Fishes were classified into four trophic guilds based on a diet analysis of adult Australian freshwater fishes by Stoffels (2013). The trophic guilds included: 1) Predator/Piscivore (P): fish that primarily consume fish and in some cases decapod crustaceans and other macroinvertebrates; 2) Omnivore (O): trophic generalists that consume a range of phytoplankton, benthic algae and aquatic or terrestrial invertebrates; 3) Algivore-Detritivore (AD): fish that consume detritus or algae; 4) Micro-Carnivore (MC): fish with diets dominated by insects, aquatic microcrustaceans or other invertebrates.
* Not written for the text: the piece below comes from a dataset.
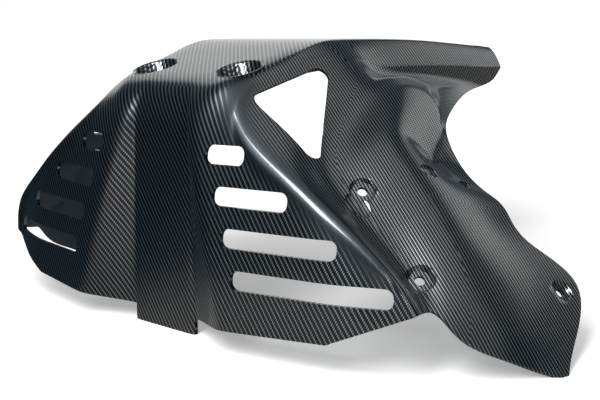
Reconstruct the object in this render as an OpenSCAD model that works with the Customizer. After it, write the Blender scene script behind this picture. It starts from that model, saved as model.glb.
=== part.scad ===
// One-piece moulded carbon-fibre skid plate for a motorbike, shown belly up.
// X runs from the front panel to the rear edge, Y is positive on the bike's left side,
// and Z is up from the ground that the plate stands on, upside down. The origin is on the ground,
// below the middle of the plate's box.

/* [Overall] */
// Length from the front panel to the rear edge of the belly
plate_length = 356; // [297:1:427]
// Height of the belly above the ground, belly up
belly_height = 198; // [165:1:238]
// Distance from the centre plane to the outer tip of each side cover
cover_reach = 261; // [218:1:313]
// Thickness of the laminate
wall = 2.5; // [2:0.1:3.5]

/* [Front panel] */
// Half width of the flat centre panel at its lower end
centre_half_low = 30.5; // [25:0.5:34]
// Half width of the flat centre panel where it meets the fold
centre_half_top = 25; // [22:0.5:26]
// How far the centre panel stands in front of the foot of each flute
centre_step = 3; // [1:0.5:4]
// Half distance between the two ridges at the lower edge
ridge_half_low = 75; // [66:1:84]
// How far the ridges stand in front of the centre panel at the lower edge
ridge_proud = 18.5; // [12:0.5:22]
// Sweep of the slotted panels, in degrees back from the ridges
panel_sweep = 10; // [5:0.5:14]
// Height of the flutes' lower edge beside the centre panel
flute_foot_z = 9; // [6:0.5:12]
// Height of the lower edge at the ridges
ridge_foot_z = 14; // [11:0.5:17]
// Height of the lower edge at its outer corners
corner_foot_z = 17; // [13:0.5:20]

/* [Slots] */
// Number of cooling slots in each panel
slot_count = 4; // [2:1:4]
// Height of a slot
slot_h = 12.5; // [8:0.5:15]
// Corner radius of a slot
slot_r = 5; // [2:0.5:5.5]
// Rise from one slot to the next
slot_pitch = 26; // [22:0.5:28]
// Height of the lowest slot above the ground
slot_low_z = 48; // [44:1:54]

/* [Side windows] */
// Corner radius of the triangular windows
window_r = 7; // [4:0.5:9]

/* [Belly] */
// Half width of the belly at its rear edge
belly_half = 62; // [54:1:70]
// Rise of the belly's sloping front part, from the fold to the flat part
belly_rise = 25; // [18:1:30]

/* [Bolt cups] */
// Diameter of a belly cup at its rim
cup_rim_d = 30; // [24:1:34]
// Diameter of a belly cup at its floor
cup_floor_d = 20; // [16:1:21]
// Depth of a belly cup
cup_depth = 14; // [8:0.5:16]
// Bolt hole in a belly cup
cup_bolt_d = 8.5; // [6.5:0.5:10.5]
// Distance from the centre plane to each front cup
front_cup_y = 42; // [38:0.5:44]
// Distance from the centre plane to each rear cup
rear_cup_y = 46; // [42:0.5:46]

/* [Side bolts] */
// Diameter of a side bolt's seat
seat_d = 17; // [14:0.5:19]
// Depth of a side bolt's seat
seat_depth = 3; // [2:0.5:4]
// Bolt hole in a side seat
side_bolt_d = 6.5; // [5.5:0.5:8.5]

/* [Hidden] */
$fn = 32;
// Facets of the moulded surface between two lines of the net
row_steps = 2;
col_steps = 2;
// Sizes at which the side lines below were set out, and the stretch from them
set_out = [356, 198, 261];
sx = plate_length / set_out[0];
sy = cover_reach / set_out[2];
sz = belly_height / set_out[1];
laminate = "#1c252b";

// Lines across the side, each from the belly's edge down to the free edge, as [x, y, z].
// The diagonal ridge where the front panel turns into the side.
ridge_line = [
    [22, 60, 170], [14, 63, 163], [8, 67, 155], [3, 74, 146], [0, 84, 136], [0, 98, 126], [1, 112, 117],
    [3, 127, 107], [6, 145, 95], [9, 162, 82], [12, 176, 69], [14, 187, 58], [15, 195, 48], [16, 200, 40]];
// The hollow line behind the window, where the case cover starts to rise.
hollow_line = [
    [102, 63, 198], [110, 69, 194], [116, 77, 187], [118, 87, 178], [107, 94, 168], [82, 100, 148],
    [55, 109, 128], [40, 122, 111], [39, 140, 95], [41, 158, 77], [42, 172, 64], [41, 185, 53],
    [38, 194, 46], [35, 199, 41]];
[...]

We combined the guilds ‘microcrustacivores’ and ‘aquatic insectivores’  (Stoffels, 2013) into MC since some species could not be clearly distinguished between the two guilds. 
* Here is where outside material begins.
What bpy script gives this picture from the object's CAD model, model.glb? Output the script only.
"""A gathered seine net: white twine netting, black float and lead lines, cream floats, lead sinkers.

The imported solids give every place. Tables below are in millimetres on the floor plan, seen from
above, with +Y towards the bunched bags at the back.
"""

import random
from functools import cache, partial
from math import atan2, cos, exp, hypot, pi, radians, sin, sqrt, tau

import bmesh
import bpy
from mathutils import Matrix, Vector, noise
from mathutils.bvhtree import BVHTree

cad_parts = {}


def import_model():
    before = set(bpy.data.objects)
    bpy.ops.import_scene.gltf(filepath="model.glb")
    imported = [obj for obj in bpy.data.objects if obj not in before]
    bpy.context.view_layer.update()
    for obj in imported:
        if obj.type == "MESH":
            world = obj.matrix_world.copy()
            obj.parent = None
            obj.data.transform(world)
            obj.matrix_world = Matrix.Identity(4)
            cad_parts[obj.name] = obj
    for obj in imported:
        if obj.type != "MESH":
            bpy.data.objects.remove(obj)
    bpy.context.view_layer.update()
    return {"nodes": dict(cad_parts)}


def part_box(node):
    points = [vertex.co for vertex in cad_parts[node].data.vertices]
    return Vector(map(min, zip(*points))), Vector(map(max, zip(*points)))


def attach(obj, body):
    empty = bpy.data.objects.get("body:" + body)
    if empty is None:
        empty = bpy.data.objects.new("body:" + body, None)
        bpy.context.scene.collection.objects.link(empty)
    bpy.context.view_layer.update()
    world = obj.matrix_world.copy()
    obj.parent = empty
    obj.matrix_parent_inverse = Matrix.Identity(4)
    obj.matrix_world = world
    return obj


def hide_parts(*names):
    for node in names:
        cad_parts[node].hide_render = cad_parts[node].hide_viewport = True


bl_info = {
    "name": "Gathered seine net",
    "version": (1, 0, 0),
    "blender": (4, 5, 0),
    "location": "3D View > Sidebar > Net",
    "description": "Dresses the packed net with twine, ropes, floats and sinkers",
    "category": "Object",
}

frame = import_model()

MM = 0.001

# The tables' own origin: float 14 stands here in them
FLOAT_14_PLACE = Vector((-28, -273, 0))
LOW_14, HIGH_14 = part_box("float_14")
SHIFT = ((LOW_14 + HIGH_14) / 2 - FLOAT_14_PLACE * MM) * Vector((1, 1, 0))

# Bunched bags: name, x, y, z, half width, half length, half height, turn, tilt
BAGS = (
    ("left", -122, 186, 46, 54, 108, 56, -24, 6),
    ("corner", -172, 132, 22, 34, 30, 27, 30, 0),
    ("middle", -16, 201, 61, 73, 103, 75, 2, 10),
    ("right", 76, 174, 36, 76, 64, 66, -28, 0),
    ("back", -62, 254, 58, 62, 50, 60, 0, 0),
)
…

The trophic position (TP) of fishes was calculated according to the equation (Post, 2002, Vander Zanden and Rasmussen, 1999): TP = 1+ (δ15Nconsumer - δ15Nbasal source) / TDF, where δ15Nconsumer is the signature of individual fish, and δ15Nbasal source was the mean δ15N of the basal resources within respective rivers where fish were sampled including (δ15N, mean ± SE): EW (2.85 ± 1.28); GB (2.90 ± 1.30 SE); LC (4.44 ± 1.98); LM (2.54 ± 1.14); and MB (3.59 ± 1.61).  The trophic discrimination factor (TDF) represents the shift in nitrogen between its ingestion by a consumer and its assimilation into the consumers’ tissue. Firstly, we used a constant TDF of 3.4 which is a common baseline used in freshwater food web studies (Post, 2002). To evaluate the sensitivity of our results to uncertainties associated with the TDF, we compared TPs of models based on the constant TDF (TPconstant) with scaled (TPscaled) based on a global meta-analysis (Hussey et al., 2014) and TDFs estimated for fish predators (5.7), microcarnivores (3.4), omnivores (4.3) and herbivores (3.9) in Australian rivers (TPAus.riv.) (Bunn et al., 2013). TPscaled (Hussey et al., 2014) was calculated according to the equation: TPscaled =1+ (δ15Nconsumer - δ15Nbasal source) / 2.94 + 0.22 × (δ15Nbasal source - 3.4).  The TP values shown in the dataset represent TPscaled values.